**INSTRUCTIONS FOR THE TASK**
Identify all lines in the listing that include the word "with", and copy them out.

>> begin

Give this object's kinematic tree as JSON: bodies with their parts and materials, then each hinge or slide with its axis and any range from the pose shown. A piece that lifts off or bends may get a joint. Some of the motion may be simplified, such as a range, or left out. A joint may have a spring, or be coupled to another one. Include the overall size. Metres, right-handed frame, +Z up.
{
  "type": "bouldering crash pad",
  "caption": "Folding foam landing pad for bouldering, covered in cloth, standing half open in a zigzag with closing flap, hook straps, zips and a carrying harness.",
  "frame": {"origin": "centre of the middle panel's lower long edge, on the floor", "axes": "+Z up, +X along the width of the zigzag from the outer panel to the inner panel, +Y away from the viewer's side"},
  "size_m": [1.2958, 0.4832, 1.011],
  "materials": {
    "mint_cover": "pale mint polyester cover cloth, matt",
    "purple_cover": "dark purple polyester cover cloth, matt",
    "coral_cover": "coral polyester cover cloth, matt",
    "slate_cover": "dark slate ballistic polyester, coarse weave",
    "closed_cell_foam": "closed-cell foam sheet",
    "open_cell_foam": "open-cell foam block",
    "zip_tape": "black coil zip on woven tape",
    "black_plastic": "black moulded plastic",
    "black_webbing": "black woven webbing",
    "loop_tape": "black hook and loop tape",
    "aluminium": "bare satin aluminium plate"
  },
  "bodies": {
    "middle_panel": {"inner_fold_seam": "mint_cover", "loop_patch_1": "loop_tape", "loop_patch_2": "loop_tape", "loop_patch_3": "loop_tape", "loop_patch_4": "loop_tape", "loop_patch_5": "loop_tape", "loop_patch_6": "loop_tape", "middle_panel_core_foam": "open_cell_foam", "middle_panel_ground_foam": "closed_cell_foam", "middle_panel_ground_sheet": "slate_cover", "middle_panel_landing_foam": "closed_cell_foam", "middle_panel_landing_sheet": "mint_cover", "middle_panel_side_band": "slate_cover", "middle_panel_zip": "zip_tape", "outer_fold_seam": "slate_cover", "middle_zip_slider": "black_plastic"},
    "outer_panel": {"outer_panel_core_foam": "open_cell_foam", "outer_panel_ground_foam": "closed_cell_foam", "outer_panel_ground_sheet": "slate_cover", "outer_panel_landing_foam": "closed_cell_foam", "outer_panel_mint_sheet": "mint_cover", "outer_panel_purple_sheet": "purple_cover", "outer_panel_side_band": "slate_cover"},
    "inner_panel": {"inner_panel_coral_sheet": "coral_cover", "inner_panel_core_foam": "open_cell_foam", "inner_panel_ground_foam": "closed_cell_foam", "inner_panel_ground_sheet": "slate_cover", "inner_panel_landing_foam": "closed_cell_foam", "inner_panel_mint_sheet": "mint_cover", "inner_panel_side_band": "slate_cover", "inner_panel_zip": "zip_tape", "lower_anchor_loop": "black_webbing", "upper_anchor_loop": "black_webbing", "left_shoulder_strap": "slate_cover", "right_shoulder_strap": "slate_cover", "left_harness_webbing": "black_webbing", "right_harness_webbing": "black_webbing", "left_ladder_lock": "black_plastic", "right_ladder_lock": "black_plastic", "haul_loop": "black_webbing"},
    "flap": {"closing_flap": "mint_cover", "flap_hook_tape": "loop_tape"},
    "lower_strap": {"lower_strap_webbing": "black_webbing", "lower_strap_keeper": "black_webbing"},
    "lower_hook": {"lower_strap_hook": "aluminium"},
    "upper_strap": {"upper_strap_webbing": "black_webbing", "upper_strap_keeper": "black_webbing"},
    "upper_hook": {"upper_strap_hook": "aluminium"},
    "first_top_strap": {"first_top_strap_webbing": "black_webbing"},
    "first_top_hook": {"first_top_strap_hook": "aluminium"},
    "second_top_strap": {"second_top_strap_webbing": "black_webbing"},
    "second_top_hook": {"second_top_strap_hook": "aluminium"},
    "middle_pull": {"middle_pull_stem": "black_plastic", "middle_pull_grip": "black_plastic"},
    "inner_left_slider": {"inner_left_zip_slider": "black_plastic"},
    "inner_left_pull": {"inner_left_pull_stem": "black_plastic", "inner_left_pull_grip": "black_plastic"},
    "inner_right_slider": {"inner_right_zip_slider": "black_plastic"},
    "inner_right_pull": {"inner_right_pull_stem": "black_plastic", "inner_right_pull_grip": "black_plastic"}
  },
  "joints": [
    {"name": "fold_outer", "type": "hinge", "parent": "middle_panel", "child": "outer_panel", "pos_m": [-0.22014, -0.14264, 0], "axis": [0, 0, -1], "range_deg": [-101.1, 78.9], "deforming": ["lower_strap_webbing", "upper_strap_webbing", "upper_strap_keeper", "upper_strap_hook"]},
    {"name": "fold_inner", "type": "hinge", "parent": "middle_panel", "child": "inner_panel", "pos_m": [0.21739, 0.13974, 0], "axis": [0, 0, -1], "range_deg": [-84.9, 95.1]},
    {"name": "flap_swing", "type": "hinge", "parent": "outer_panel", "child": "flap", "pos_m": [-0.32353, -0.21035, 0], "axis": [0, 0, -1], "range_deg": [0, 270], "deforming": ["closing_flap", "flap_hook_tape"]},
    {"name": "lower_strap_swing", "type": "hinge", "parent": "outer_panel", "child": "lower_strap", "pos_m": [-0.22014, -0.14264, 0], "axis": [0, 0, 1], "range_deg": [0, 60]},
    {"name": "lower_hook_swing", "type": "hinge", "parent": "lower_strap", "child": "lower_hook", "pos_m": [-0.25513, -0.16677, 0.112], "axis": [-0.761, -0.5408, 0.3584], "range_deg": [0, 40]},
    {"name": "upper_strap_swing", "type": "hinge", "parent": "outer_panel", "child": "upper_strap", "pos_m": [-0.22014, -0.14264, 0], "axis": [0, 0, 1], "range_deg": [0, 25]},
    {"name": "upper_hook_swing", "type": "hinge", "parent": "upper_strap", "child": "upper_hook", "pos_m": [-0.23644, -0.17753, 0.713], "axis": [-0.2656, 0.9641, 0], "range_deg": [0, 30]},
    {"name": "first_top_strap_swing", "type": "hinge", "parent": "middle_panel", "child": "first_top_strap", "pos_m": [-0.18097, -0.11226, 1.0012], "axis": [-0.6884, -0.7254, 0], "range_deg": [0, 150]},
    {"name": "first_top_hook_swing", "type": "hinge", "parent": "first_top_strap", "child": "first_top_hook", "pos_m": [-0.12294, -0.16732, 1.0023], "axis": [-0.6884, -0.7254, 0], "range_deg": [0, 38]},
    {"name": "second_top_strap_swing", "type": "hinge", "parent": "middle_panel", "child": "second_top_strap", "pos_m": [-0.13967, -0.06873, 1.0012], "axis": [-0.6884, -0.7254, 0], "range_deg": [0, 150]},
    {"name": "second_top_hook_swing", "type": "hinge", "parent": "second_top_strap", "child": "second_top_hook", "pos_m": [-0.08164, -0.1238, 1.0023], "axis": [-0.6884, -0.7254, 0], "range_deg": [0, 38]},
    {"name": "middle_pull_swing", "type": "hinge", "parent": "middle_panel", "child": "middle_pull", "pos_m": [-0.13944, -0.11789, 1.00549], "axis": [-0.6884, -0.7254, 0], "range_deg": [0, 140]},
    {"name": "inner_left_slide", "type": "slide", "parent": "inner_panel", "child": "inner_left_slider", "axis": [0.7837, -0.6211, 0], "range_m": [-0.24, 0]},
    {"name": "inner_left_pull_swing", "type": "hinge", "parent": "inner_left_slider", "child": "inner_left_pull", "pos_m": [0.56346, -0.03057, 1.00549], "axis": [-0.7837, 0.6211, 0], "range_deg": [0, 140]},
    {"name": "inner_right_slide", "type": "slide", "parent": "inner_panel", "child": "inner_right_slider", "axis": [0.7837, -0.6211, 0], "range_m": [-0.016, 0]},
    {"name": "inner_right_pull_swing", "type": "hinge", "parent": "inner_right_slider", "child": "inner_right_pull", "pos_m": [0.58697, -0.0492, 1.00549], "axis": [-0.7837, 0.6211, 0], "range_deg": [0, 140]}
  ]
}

>> end

**RESULT FOR THIS EXERCISE**
Give this object's kinematic tree as JSON: bodies with their parts and materials, then each hinge or slide with its axis and any range from the pose shown. A piece that lifts off or bends may get a joint. Some of the motion may be simplified, such as a range, or left out. A joint may have a spring, or be coupled to another one. Include the overall size. Metres, right-handed frame, +Z up.
  "caption": "Folding foam landing pad for bouldering, covered in cloth, standing half open in a zigzag with closing flap, hook straps, zips and a carrying harness.",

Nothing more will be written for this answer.